3. The PRS listed the following required services under part I: menu planning, food preparation, food serving, provide self service items, meals away from mess hall, meal verification recorder/cashier service, administration requirements, dining area preparation, floor cleaning, dishwashing, equipment cleaning, pot and pan cleaning, trash and garbage service, and restroom/head and handwashing station service. The PRS listed the following required services under part II: receiving and storage, food serving, service of self-service areas, cashier/headcount service, dining area preparation, floor cleaning, dishwashing, equipment cleaning, pot and pan cleaning, trash and garbage service, and restroom/head and handwashing service.

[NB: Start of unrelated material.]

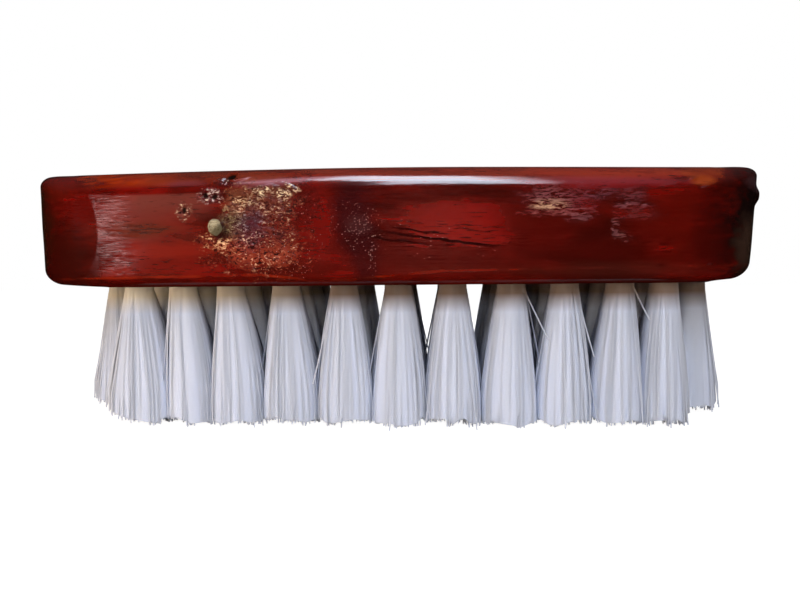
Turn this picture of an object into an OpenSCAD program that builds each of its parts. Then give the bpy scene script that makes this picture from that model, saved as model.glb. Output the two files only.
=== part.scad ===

4. The definitions section of the IFB defined "acceptable quality level" as "the maximum percent defective (or the number of defects per hundred units) that, for purposes of sampling inspection, can be considered satisfactory as a process average."

5. For example, both parts I and II listed meal recorder/cashier services, dining area preparation, floor cleaning, dishwashing, equipment cleaning, pot and pan cleaning, trash and garbage service, and restroom/head and handwashing station service as required services. In part I, the maximum payments applicable to these services were 10 percent, 7 percent, 8 percent, 8 percent, 7 percent, 5 percent, 4 percent, and 3 percent, respectively; in part II, the maximum payments were 8 percent, 13 percent, 13 percent, 12 percent, 7 percent, 12 percent, 3 percent, and 3 percent, respectively.

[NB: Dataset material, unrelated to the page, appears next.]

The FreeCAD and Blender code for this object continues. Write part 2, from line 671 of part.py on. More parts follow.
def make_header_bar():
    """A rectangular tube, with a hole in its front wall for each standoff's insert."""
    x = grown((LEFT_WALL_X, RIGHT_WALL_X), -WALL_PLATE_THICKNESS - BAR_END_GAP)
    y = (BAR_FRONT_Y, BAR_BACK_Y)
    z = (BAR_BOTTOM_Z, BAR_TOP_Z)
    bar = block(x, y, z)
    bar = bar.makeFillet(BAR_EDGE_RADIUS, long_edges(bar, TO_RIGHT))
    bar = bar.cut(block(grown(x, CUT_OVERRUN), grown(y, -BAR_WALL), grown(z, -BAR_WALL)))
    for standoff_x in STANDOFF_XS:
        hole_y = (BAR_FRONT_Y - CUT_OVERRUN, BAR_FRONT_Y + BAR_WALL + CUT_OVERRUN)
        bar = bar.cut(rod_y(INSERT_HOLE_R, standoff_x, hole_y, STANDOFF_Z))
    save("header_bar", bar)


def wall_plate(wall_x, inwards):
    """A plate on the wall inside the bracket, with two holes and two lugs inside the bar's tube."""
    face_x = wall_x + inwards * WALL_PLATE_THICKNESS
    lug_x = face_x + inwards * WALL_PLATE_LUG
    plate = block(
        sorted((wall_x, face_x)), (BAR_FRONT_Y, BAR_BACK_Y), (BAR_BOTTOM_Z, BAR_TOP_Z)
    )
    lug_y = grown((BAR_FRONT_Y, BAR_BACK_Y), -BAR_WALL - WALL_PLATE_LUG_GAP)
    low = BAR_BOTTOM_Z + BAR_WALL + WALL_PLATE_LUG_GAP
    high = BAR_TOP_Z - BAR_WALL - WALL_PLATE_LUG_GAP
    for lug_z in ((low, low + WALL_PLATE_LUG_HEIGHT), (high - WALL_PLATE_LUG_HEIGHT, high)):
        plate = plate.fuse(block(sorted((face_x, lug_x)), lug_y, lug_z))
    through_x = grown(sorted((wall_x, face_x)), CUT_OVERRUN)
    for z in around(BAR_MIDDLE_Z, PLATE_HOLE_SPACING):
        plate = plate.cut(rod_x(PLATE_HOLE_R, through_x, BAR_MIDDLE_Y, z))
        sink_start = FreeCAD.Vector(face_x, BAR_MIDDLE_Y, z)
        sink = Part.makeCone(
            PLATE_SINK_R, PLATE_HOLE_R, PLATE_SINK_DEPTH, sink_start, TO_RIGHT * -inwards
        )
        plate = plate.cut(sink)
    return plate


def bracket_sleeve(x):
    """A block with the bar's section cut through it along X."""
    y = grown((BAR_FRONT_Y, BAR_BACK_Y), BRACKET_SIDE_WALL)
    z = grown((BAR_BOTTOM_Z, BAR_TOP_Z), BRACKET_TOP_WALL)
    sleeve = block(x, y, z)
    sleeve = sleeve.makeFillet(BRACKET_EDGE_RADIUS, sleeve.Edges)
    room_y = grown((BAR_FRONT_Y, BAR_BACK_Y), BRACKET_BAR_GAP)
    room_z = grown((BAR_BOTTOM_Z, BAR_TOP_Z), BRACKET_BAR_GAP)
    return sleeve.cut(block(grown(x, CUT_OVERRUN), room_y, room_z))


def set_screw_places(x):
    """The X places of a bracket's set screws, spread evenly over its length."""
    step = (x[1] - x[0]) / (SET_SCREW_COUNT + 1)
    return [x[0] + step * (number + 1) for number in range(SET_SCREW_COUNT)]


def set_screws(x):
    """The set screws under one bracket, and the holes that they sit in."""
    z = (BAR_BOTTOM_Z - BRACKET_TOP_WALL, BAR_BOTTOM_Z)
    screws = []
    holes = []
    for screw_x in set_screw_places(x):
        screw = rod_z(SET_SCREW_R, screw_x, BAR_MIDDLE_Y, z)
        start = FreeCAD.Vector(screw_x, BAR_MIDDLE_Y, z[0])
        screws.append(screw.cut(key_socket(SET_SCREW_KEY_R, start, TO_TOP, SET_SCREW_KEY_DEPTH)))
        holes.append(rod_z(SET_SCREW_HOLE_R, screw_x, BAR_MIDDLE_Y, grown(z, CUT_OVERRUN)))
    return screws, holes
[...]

6. With regard to the similar required services listed in footnote 5 above, part I established AQLs of 2.5 percent, 10 percent, 10 percent, 6.5 percent, 10 percent, 6.5 percent, 10 percent, and 10 percent, respectively; part II established AQLs of .40 percent, 6.5 percent, 6.5 percent, 6.5 percent, 6.5 percent, 6.5 percent, 6.5 percent, and 6.5 percent, respectively.

7. We have reviewed the solicitation provisions in this regard; while many of the tasks and subtasks have the same or similar labels, they are not identical.

8. Thus, the sum of the maximum payment percentages for each of the parts totals 100 percent.